Амелия всхлипывает, бросается в её объятия. Вероника прижимает девочку к себе, утыкается лицом в рыжие завитки волос. От дочери пахнет печеньем, детством. Печенье со смородиновым вареньем делает только Ганна. Накрывает болезненным воспоминанием: четырёхлетний братишка сидит, запустив руку в стеклянную банку, и ревёт: кулак, в котором зажаты остатки сладкой ягодной массы, ну никак не желает покидать банку…
— Я боюсь, — всхлипывает Амелия. — Мне снилось, что у папы когти и зубы… Мама, вдруг он превратился? Его так долго не было дома…
— Не бойся, — горячо шепчет Вероника. — Я с тобой, конопушка. А сны — это только сны. Всё с папой в порядке, ты же его любимая bien-aimé. Давай я схожу посмотрю, можно ли папу беспокоить. А ты тут подождёшь.
— Нет-нет-нет! — трясёт кудрями зарёванная девочка, тянет Веронику за юбку прочь от двери. — Не уходи, мама, не оставляй меня одну!
— Ну что ты? — ей самой неуютно, дико, почти страшно от слёз ребёнка. — Амелия, я позову няню. Послушай…
Она присаживается на корточки, берёт руки Амелии в свои ладони, дует на пальцы девочки.
— Знаешь, что сделала бы Миу-Мия? Она бы спряталась под юбки nourrice, — Вероника улыбается, стараясь, чтобы выглядело искренне. — Я в детстве всегда так делала. Особенно когда была гроза.
Амелия хмурится ещё секунду, потом решительно вытирает слёзы и кивает:
— Зови нянюшку!
Тихой тенью Вероника выскальзывает за дверь, босиком бежит по ковровой дорожке до комнатки Ганны, стучит в дверь:
— Nourrice, милая, срочно к Амелии! — и, дождавшись ответного «Иду!», торопится дальше, туда, откуда слышатся мужские голоса.
Она спускается в холл и сталкивается с Натали, испуганной пухленькой горничной. Белый передник Натали залит кофе, на подносе жалобно звякают две разбитые и три уцелевшие чашки из нежного розового фарфора. Руки горничной так сильно дрожат, что Вероника забирает у неё поднос.
— Натали, что случилось? — спрашивает она мягко.
— Война, — еле слышно выдыхает та.
— Какая война, что ты несёшь? — возмущённо восклицает Вероника, ставит поднос на пол у ног Натали и бежит в прихожую со всех ног.
В просторной прихожей сейчас не протолкнуться. Полицейские в серо-голубых мундирах вносят и расставляют вдоль стен какие-то ящики, Ивонн мечется между ними и причитает:
— О, только не возле этой портьеры! Вы знаете, сколько лет этой ткани? Нет-нет, здесь не ставить, несите дальше! Боже милостивый, что ж вы с коврами делаете?!

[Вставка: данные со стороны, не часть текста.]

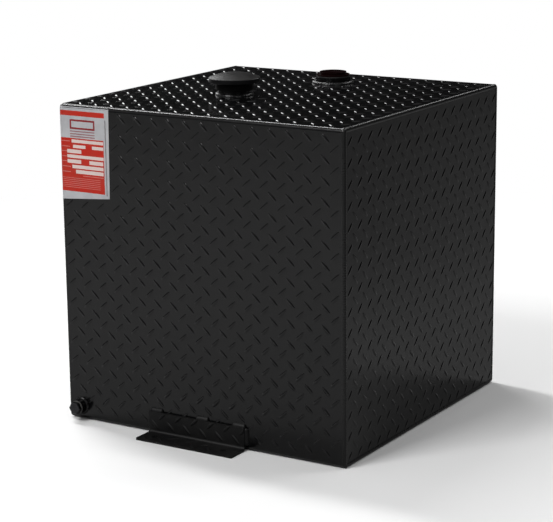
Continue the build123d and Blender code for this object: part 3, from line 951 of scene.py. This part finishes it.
# %% [markdown]
# ## The foil of the label
# The label is thin printed foil. It was put on across the corner, so its left edge rolls over the
# bead. A flat plate in front of the wall would cast a shadow and show its edge there. So the foil is
# a grid of points on the strip, with columns that follow the bead's own arc, and a second layer under
# it that closes the shell.

# %% The foil
foil_thickness = 0.16 * MM
foil_gap = 0.06 * MM
foil_right = 113 * MM
foil_left_flat = 6.4 * MM
foil_top = upright_run + 4.2 * MM
foil_length = 180 * MM
foil_foot_rise = 9 * MM
foil_narrowing = 0.025
foil_rows = 44
flat_steps = 24
flat_columns = [(foil_right * step / flat_steps, 0.0) for step in range(flat_steps, 1, -1)]
half_crown = end_bead_arc(17)[1:9]
roll_columns = [(-float(out), float(lift)) for out, lift in half_crown]
foil_columns = flat_columns + [(foil_left_flat, 0.0)] + roll_columns


def foil_points(lift):
    """Rows of points of the foil, this far off the sheet."""
    share = np.arange(foil_rows + 1)[:, None] / foil_rows
    from_left, sink = np.array(foil_columns).T
    foot = foil_length - foil_foot_rise * from_left / foil_right
    depth = (foot + foil_top - front_top) * share
    narrowed = from_left * (1.0 - foil_narrowing * share)
    away = np.where(from_left > foil_left_flat, narrowed, from_left)
    return on_strip(left_x + away, foil_top - depth, sink + lift).reshape(-1, 3)


def foil_shell(columns):
    """Faces of two layers of a grid, and of the border that joins them."""
    grid = np.arange((foil_rows + 1) * columns).reshape(-1, columns)
    behind = grid.size
    corners = (grid[:-1, :-1], grid[:-1, 1:], grid[1:, 1:], grid[1:, :-1])
    quads = np.stack(corners, axis=-1).reshape(-1, 4)
    rim = np.concatenate([grid[0], grid[1:, -1], grid[-1, -2::-1], grid[-2:0:-1, 0]])
    ahead = np.roll(rim, -1)
    border = np.stack([ahead, rim, behind + rim, behind + ahead], axis=-1)
    return np.concatenate([quads, behind + quads[:, ::-1], border]).tolist()


foil_grid = np.concatenate([foil_points(foil_gap + foil_thickness), foil_points(foil_gap)])
print("foil grid:", len(foil_columns), "columns and", foil_rows + 1, "rows")

# %% [markdown]
# ## The print on the foil
# The print is a silver ground with red fields, pale boxes and fine lines. An image could hold it, but
# it would blur close up. So the print is made from rectangles: each is a mask in millimetres from
# the tank's top left corner, and a little noise keeps its edges from being ruler straight.

# %% Masks for printed fields
mm_in_metre = 1000.0
edge_wobble_mm = 1.1


def field_maker(wire):
    """A function that gives the mask of a printed rectangle: left, top, right and foot, in mm."""
    x, y, z = wire.place().split()
    wobble = (wire.noise(220.0, 2.0) - 0.5) * edge_wobble_mm
    right = (x - left_x) * mm_in_metre + wobble
    down = (deck_z - z) * mm_in_metre + wobble

    def field(left, top, far, foot):
        return right.between(left, far) * down.between(top, foot)
    return field


def any_of(masks):
    """1 where any of the masks is 1."""
    total = masks[0]
    for mask in masks[1:]:
        total = total.largest(mask)
    return total


pale_boxes = (
    (26, 65, 99, 71), (29, 75, 58, 81), (73, 75, 99, 81), (15, 84, 48, 91), (15, 94, 99, 100),
    (15, 103, 47, 110), (66, 103, 98, 110), (26, 113, 98, 119.5), (34, 122, 98, 129),
)
short_line_tops = (68, 78, 87, 97, 106, 116, 126)
long_line_tops = (137.5, 141, 144.5, 148, 151.5, 155)
print("boxes on the label:", len(pale_boxes))


# %% The printed foil
def printed_foil():
    """Silver foil with red, maroon and pale fields."""
    material, wire, shader = new_material("printed_foil", IOR=1.5, Specular_IOR_Level=0.3)
    field = field_maker(wire)
    red_block = field(1, 62.5, 100, 163.5)
    header = field(1, 11, 103, 20.5)
    boxes = any_of([field(*edges) for edges in pale_boxes])
    faint = any_of(
        [field(3, top, 22, top + 1.4) for top in short_line_tops]
        + [field(50, 132, 98, 133.4)]
        + [field(3, top, 90, top + 1.0) for top in long_line_tops]
    )
    frame_edge = field(23, 27, 80.5, 45.5) * (1 - field(26.5, 30.5, 77, 42))
    lines = any_of([field(23, top, 80, top + 2.0) for top in (48.4, 53.4, 58.0)])
    margin_line = field(103.4, 24, 105.8, 166)
    pale = colour(0.80, 0.66, 0.62)
    maroon = colour(0.30, 0.03, 0.035)
    grey = colour(0.12, 0.10, 0.10)
    cloud = wire.noise(34.0, 4.0)
    faded = cloud.ramp(0.3, 0.75)
    silver_ground = faded.mix(colour(0.60, 0.60, 0.62), colour(0.50, 0.50, 0.52))
    red_ink = faded.mix(colour(0.56, 0.020, 0.008), colour(0.50, 0.032, 0.016))
    inked = red_block.largest(header)
    print_colour = inked.mix(silver_ground, red_ink)
    print_colour = (faint * red_block * 0.28).mix(print_colour, pale)
    print_colour = (boxes * red_block).mix(print_colour, pale)
    print_colour = frame_edge.largest(lines * 0.75).mix(print_colour, maroon)
    print_colour = (margin_line * 0.7).mix(print_colour, grey)
    drive(
        shader,
        Base_Color=print_colour,
        Metallic=(1 - inked) * 0.25,
        Roughness=cloud * 0.2 + 0.28,
        Normal=wire.bump(wire.noise(70.0, 3.0), 0.6 * MM, 0.25),
    )
    return material


label_foil = printed_foil()
foil = add_piece("label_sheet", foil_grid, foil_shell(len(foil_columns)), label_foil)
turn_outwards(foil)
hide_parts("label")

# %% [markdown]
# ## Threads
# The cap, the plug and the drain screw leave their holes in the open poses, and then their threads
# show. A stack of rings would look like a thread from afar, but it would not turn like one. So each
# thread is one ridge wound on a cylinder. Its pitch is the one that the joint has: the way that the
# screw rises, shared over its turns.

# %% Wind a thread
rings_in_turn = 56
run_out_rings = 14
ridge_sink = 0.1 * MM
crest_share = 0.14
inch = 25.4 * MM


def thread(name, middle, axis, radius, low, high, pitch, ridge, foot, material, body):
    """A ridge wound round a cylinder from low to high along its axis. foot is its width there."""
    turns = (high - low - foot) / pitch
    count = int(turns * rings_in_turn)
    step = np.arange(count + 1)
    turn = 2 * math.pi * turns * step / count
    rise = low + foot / 2 + pitch * turns * step / count
    crest = ridge * np.minimum(1.0, np.minimum(step, count - step) / run_out_rings)
    sunk = np.full(count + 1, -ridge_sink)
    out = np.stack([sunk, crest, crest, sunk], axis=1)
    shift = np.array([-0.5, -crest_share, crest_share, 0.5]) * foot
    points = round_axis(middle, axis, radius + out, turn[:, None], rise[:, None] + shift)
    faces = tube_faces(count + 1, 4)
    piece = add_piece(name, points.reshape(-1, 3), faces, material, body, sharp_from=30.0)
    turn_outwards(piece)


neck_low, neck_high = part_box("filler_neck")
thread(
    "neck_thread", cap_axis, "z", radius=(neck_high.x - neck_low.x) / 2,
    low=neck_high.z - 17 * MM, high=neck_high.z - 1 * MM, pitch=6 * MM, ridge=0.3 * MM,
    foot=2.4 * MM, material=wall_coat, body="tank",
)
plug_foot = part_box("pump_port_plug")[0].z
thread(
    "port_plug_thread", port_axis, "z", radius=28.65 * MM,
    low=plug_foot + 0.6 * MM, high=plug_foot + 12.4 * MM, pitch=inch / 11.5, ridge=0.27 * MM,
    foot=1.7 * MM, material=plug_plastic, body="port_plug",
)
screw_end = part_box("drain_plug")[1].y
thread(
    "drain_plug_thread", drain_axis, "y", radius=10.15 * MM,
    low=screw_end - 11.4 * MM, high=screw_end - 0.6 * MM, pitch=inch / 14, ridge=0.27 * MM,
    foot=1.4 * MM, material=black_zinc, body="drain_screw",
)

# %% [markdown]
# ## The vent spring
# The valve in the cap opens by pressing a coil spring down on the floor of its cage. The solid one
# is stiff, and the valve would cut into it. So the coil is made again here as a wire wound from
# rings, on a mesh of its own, and it rides on the cap.

# %% Wind the spring
spring_low, spring_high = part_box("vent_spring")
spring_height = spring_high.z - spring_low.z
wire_radius = 0.4 * MM
wire_sides = 10
coil_radius = (spring_high.x - spring_low.x) / 2 - wire_radius
coil_turns = 3.5
rings_in_coil_turn = 40

coil_count = int(coil_turns * rings_in_coil_turn)
coil_step = np.arange(coil_count + 1)[:, None]
round_wire = 2 * math.pi * np.arange(wire_sides) / wire_sides
coil_rise = spring_low.z + wire_radius + (spring_height - 2 * wire_radius) * coil_step / coil_count
coil_points = round_axis(
    cap_axis, "z", coil_radius + wire_radius * np.cos(round_wire),
    2 * math.pi * coil_step / rings_in_coil_turn, coil_rise + wire_radius * np.sin(round_wire),
)
coil = add_piece(
    "vent_coil", coil_points.reshape(-1, 3), tube_faces(coil_count + 1, wire_sides),
    spring_wire, "filler_cap",
)
turn_outwards(coil)
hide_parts("vent_spring")
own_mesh(coil)

# %% [markdown]
# ## The floor
# The floor is paper white where the camera looks at it, and keeps the shadow. Its reflection in the
# walls would be far too bright, so mirror rays see a darker grey floor instead, with painted shade on
# it: the grey darkens towards the right rear, standing in for less light falling there. Two shaders do
# that, with the Light Path node between them. Far from the tank the paper fades to pure white, as on a
# curved studio sheet.

# %% The floor's paint
paper_white = colour(0.90, 0.90, 0.90)
floor_paint, floor_wire, paper = new_material(
    "floor_paint", Base_Color=paper_white, Roughness=0.9, Specular_IOR_Level=0.0
)
ground = floor_wire.place()
far = floor_wire.node("ShaderNodeVectorMath", {"operation": "LENGTH"}, {0: ground}, "Value")
to_right, to_rear = ground.split()[:2]
# Painted shade: the grey that mirror rays see is darker towards the right rear, where less light falls.
painted_shade_to_right_rear = (to_right * 0.5 + to_rear * 0.8).ramp(-1.2, 1.8)
grey_card_with_painted_shade = painted_shade_to_right_rear.mix(colour(0.49, 0.49, 0.49), colour(0.205, 0.205, 0.205))
grey_floor = floor_wire.node("ShaderNodeBsdfDiffuse", None, {"Color": grey_card_with_painted_shade})
white_sheet = floor_wire.node("ShaderNodeEmission", None, {"Strength": 1.0})
paper_wire = Wire(floor_paint.node_tree, paper.outputs[0])
sheet = floor_wire.node(
    "ShaderNodeMixShader", None, {0: far.ramp(0.9, 2.2), 1: paper_wire, 2: white_sheet}
)
seen_directly = floor_wire.node("ShaderNodeLightPath")
shown = floor_wire.node("ShaderNodeMixShader", None, {0: seen_directly, 1: grey_floor, 2: sheet})
floor_output = floor_paint.node_tree.nodes["Material Output"]
floor_paint.node_tree.links.new(shown.socket, floor_output.inputs["Surface"])
print("floor nodes:", len(floor_paint.node_tree.nodes))

# %% Lay the floor
floor_half = 40.0
floor_corners = [(x * floor_half, y * floor_half, 0) for x, y in ((-1, -1), (1, -1), (1, 1), (-1, 1))]
floor_mesh = bpy.data.meshes.new("studio_floor")
floor_mesh.from_pydata(floor_corners, [], [(0, 1, 2, 3)])
floor_mesh.materials.append(floor_paint)
studio_floor = bpy.data.objects.new("studio_floor", floor_mesh)
scene.collection.objects.link(studio_floor)
print("floor", 2 * floor_half, "m wide")

# %% [markdown]
# ## The lights
# A black glossy thing shows its surroundings more than its own colour, so each light is placed by
# what it should draw. A window behind and to the left gives the white ticks on one row of deck lugs
# in two, and a bright strip over the left side draws the thin line along the front bend. Nothing
# stands straight behind the tank, so the flat deck stays black between its ticks. A soft box high in
# front lights the label, from a place that neither the bend nor the front lugs mirror.


# %% Place the lights
def soft_box(name, place, target, width, height, glow):
    """A rectangular light that looks at a target. glow is how bright its face looks."""
    data = bpy.data.lights.new(name, "AREA")
    data.shape = "RECTANGLE"
    data.size = width
    data.size_y = height
    data.energy = glow * math.pi * width * height
    light = bpy.data.objects.new(name, data)
    light.location = place
    light.rotation_mode = "QUATERNION"
    light.rotation_quaternion = (Vector(target) - Vector(place)).to_track_quat("-Z", "Y")
    light.visible_camera = False
    scene.collection.objects.link(light)
    print(name, "power", round(data.energy, 1), "W")


soft_box("left_window", (-5.6, 3.8, 3.6), (0.0, 0.0, 0.6), 2.4, 3.6, 5.0)
soft_box("left_strip", (-2.9, 0.8, 5.0), (0.0, 0.8, 0.6), 0.4, 4.0, 34.0)
soft_box("front_box", (-1.15, -3.7, 4.4), (0.0, 0.0, 0.4), 1.8, 2.0, 14.0)
soft_box("rear_box", (0.2, 4.2, 3.3), (0.0, 0.0, 0.6), 1.0, 1.0, 6.0)
soft_box("right_box", (3.2, 3.0, 4.4), (0.6, 0.4, 0.0), 2.2, 2.2, 4.0)
soft_box("right_front_box", (2.8, -2.2, 2.2), (2.8, -2.2, 0.0), 1.6, 1.6, 3.0)

# %% [markdown]
# ## The sky of the studio
# The camera should see plain white behind the tank, but a white room would turn the black walls
# grey. So the world is white for camera rays alone, and mirror rays see bands of grey: pale at the
# floor and overhead, and nearly black in the height that the deck mirrors. A soft bright patch in
# front and to the left gives the front wall and its lugs their even grey.

# %% Paint the sky
world = bpy.data.worlds.new("studio")
scene.world = world
world.use_nodes = True
sky = Wire(world.node_tree)
right_way, rear_way, height = sky.node("ShaderNodeTexCoord", None, None, "Generated").split()
grey_levels = ((0.0, 0.22), (0.03, 0.12), (0.07, 0.006), (0.42, 0.006), (0.7, 0.06), (1.0, 0.50))
glow = sky.node(
    "ShaderNodeValToRGB",
    {"stops": [(place, colour(level, level, level)) for place, level in grey_levels]},
    {"Fac": height},
)
to_front_left = (right_way * -0.7 - rear_way * 0.7).ramp(0.10, 0.78)
above_floor = height.ramp(0.02, 0.25) * (1 - height.ramp(0.62, 0.85))
white = colour(1.0, 1.0, 1.0)
mirrored_sky = (to_front_left * above_floor * 0.36).mix(glow, white)
seen_by_camera = sky.node("ShaderNodeLightPath")
backdrop = seen_by_camera.mix(mirrored_sky, white)
background = world.node_tree.nodes["Background"]
world.node_tree.links.new(backdrop.socket, background.inputs["Color"])
print("sky bands:", len(grey_levels))

# %% [markdown]
# ## Finish
# The picture is shown as it is lit, so the view transform is plain.

# %% Set the view transform
scene.view_settings.view_transform = "Standard"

Бастиан, Фабьен и невысокий полицейский — плотный, с нервным лицом и зачёсанными назад почти чёрными волосами — что-то оживлённо обсуждают за принесённым в прихожую столом. Бастиан грязен, от него несёт гарью и немытым телом, глаза блестят, как в лихорадке. Вероника осторожно подходит, тихонько здоровается и прислушивается к разговору. К счастью, на неё никто не обращает внимания.
— Вы видели это сами! — почти кричит Бастиан, нависая над полицейским чином. — Эта машина — сама по себе оружие! Если такая влетит в ворота Ядра, она снесёт решётку к чёртовой матери!
— Видел, — спокойным приятным баритоном отвечает полицейский. — И прекрасно понимаю, что этот аппарат собрали где-то прямо под нашим носом. Я распорядился прочесать все пустующие ангары Третьего Круга. Скорее всего, машина не одна. Ворота КПП были открыты, охранников мои люди не нашли. Либо убиты, либо они на стороне мятежников.